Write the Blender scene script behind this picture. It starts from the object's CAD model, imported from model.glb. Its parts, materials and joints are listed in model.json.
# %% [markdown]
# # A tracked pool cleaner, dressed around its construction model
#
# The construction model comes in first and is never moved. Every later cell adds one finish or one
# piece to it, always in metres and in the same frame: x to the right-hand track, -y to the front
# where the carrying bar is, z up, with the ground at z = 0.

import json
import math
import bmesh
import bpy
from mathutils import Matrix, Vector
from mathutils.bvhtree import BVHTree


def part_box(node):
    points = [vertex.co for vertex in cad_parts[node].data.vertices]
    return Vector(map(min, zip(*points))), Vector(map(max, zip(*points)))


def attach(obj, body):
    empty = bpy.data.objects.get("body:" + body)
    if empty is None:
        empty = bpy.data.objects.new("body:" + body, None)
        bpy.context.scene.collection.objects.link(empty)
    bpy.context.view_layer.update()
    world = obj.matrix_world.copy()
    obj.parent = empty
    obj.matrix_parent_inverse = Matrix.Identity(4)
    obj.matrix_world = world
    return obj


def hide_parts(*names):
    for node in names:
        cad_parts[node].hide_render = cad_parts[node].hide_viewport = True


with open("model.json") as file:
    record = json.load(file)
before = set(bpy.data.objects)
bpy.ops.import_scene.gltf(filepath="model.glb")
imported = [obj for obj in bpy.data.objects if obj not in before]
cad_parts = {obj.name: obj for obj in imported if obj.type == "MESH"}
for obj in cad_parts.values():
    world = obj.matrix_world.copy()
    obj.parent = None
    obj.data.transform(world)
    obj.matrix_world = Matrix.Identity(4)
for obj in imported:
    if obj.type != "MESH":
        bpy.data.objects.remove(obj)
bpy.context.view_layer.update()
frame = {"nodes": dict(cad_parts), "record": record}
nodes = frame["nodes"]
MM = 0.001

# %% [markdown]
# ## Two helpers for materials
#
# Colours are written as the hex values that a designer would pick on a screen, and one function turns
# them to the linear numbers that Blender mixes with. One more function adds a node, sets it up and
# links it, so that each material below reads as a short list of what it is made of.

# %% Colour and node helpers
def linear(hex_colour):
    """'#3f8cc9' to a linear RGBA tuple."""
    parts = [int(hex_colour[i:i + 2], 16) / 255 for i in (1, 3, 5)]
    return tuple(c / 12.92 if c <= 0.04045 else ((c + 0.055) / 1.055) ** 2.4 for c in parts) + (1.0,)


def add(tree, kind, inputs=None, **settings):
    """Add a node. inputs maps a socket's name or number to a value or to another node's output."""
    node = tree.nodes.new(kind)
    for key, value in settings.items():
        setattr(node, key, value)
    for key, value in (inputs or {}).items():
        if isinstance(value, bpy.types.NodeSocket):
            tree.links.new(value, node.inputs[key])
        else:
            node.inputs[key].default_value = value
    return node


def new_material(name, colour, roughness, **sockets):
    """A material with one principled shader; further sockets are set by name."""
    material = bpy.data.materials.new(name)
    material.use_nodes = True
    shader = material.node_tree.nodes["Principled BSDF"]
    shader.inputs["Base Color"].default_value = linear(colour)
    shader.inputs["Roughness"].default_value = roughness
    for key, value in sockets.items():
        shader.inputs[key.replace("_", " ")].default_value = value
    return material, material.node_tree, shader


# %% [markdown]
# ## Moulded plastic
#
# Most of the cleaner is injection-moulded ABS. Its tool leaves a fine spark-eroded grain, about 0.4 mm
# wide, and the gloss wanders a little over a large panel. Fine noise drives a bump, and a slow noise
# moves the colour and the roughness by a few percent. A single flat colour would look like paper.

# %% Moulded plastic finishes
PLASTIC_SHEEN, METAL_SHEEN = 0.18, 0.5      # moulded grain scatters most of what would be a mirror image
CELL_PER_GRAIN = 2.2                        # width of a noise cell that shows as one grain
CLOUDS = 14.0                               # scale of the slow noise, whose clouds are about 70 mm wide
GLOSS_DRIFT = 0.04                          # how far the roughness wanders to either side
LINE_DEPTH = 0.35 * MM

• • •

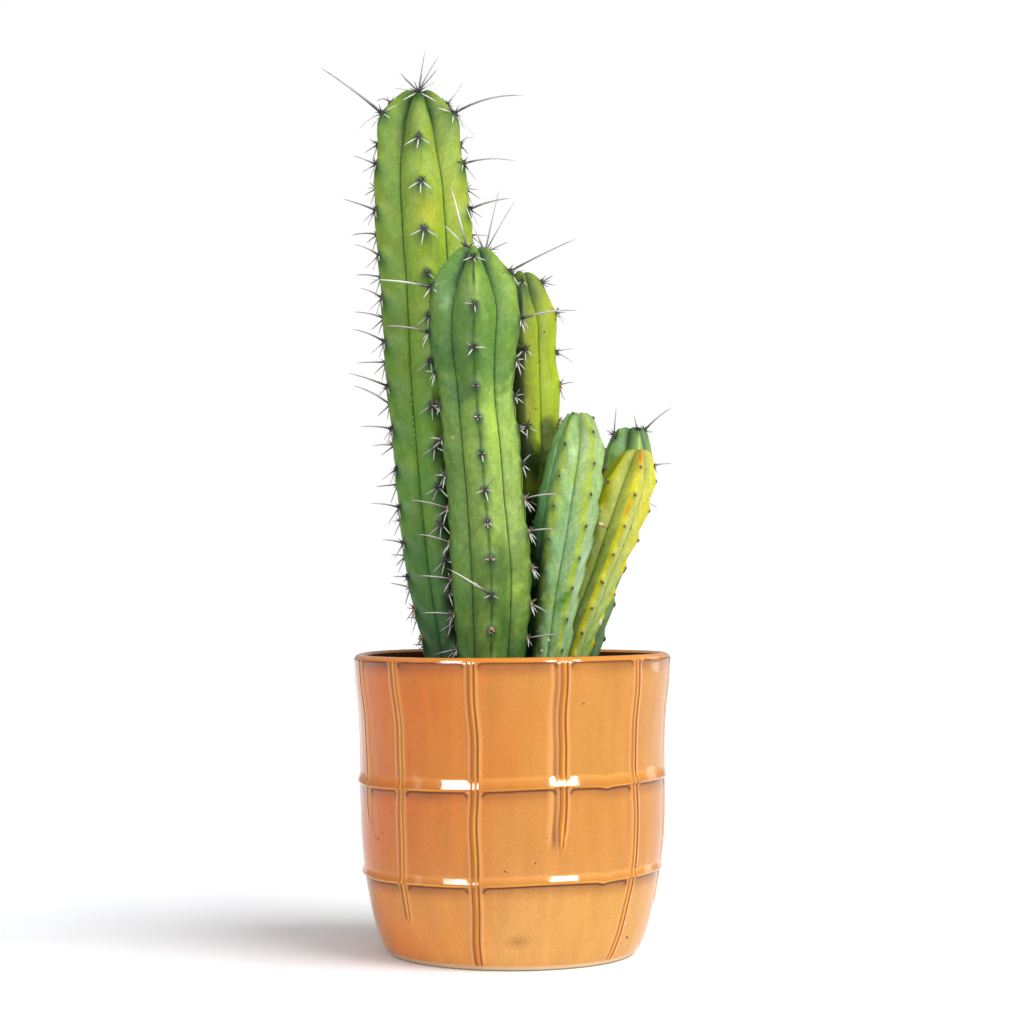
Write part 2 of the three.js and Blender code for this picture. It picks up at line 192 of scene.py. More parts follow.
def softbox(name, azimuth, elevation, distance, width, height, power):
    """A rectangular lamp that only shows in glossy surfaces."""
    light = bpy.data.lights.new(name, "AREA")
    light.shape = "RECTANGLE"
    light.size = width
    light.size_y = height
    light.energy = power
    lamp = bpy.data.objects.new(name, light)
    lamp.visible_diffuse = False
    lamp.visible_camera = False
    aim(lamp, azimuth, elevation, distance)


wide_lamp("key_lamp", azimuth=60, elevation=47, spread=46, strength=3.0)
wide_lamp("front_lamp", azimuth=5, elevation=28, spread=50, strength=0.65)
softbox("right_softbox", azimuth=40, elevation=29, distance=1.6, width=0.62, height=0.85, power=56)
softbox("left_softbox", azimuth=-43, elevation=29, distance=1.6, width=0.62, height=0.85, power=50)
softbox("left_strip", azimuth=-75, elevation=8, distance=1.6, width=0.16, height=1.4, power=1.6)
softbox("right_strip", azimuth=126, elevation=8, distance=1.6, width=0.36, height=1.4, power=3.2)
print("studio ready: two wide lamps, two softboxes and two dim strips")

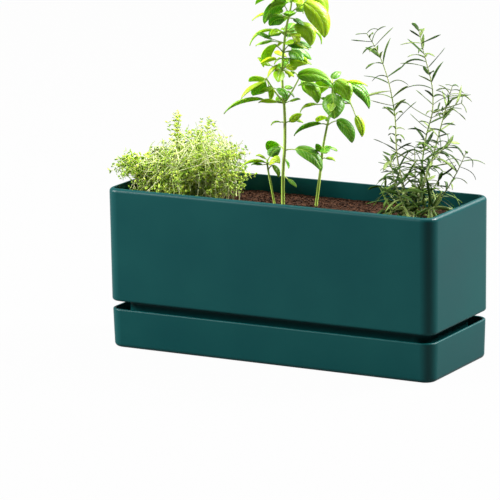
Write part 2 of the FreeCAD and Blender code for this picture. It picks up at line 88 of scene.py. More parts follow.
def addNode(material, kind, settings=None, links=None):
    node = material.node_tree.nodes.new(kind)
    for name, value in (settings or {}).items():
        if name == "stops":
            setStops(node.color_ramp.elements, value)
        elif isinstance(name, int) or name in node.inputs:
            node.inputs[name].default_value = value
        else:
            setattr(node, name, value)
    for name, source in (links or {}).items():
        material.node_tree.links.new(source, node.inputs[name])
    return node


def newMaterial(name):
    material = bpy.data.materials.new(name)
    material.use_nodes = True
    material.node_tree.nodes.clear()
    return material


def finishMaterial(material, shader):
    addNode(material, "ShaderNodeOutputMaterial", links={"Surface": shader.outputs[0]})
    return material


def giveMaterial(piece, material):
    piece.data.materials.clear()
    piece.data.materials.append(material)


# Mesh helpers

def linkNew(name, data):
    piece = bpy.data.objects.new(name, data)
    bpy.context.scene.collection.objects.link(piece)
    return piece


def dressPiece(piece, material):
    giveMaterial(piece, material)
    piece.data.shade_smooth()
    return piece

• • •

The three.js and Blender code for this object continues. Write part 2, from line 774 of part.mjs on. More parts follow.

• • •

> _Objective_
Copy verbatim the line that contains "Write part 2 of the FreeCAD", the line that contains "piece.data.materials.append(material)", and all lines between them.

> _Expected answer_
Write part 2 of the FreeCAD and Blender code for this picture. It picks up at line 88 of scene.py. More parts follow.
def addNode(material, kind, settings=None, links=None):
    node = material.node_tree.nodes.new(kind)
    for name, value in (settings or {}).items():
        if name == "stops":
            setStops(node.color_ramp.elements, value)
        elif isinstance(name, int) or name in node.inputs:
            node.inputs[name].default_value = value
        else:
            setattr(node, name, value)
    for name, source in (links or {}).items():
        material.node_tree.links.new(source, node.inputs[name])
    return node


def newMaterial(name):
    material = bpy.data.materials.new(name)
    material.use_nodes = True
    material.node_tree.nodes.clear()
    return material


def finishMaterial(material, shader):
    addNode(material, "ShaderNodeOutputMaterial", links={"Surface": shader.outputs[0]})
    return material


def giveMaterial(piece, material):
    piece.data.materials.clear()
    piece.data.materials.append(material)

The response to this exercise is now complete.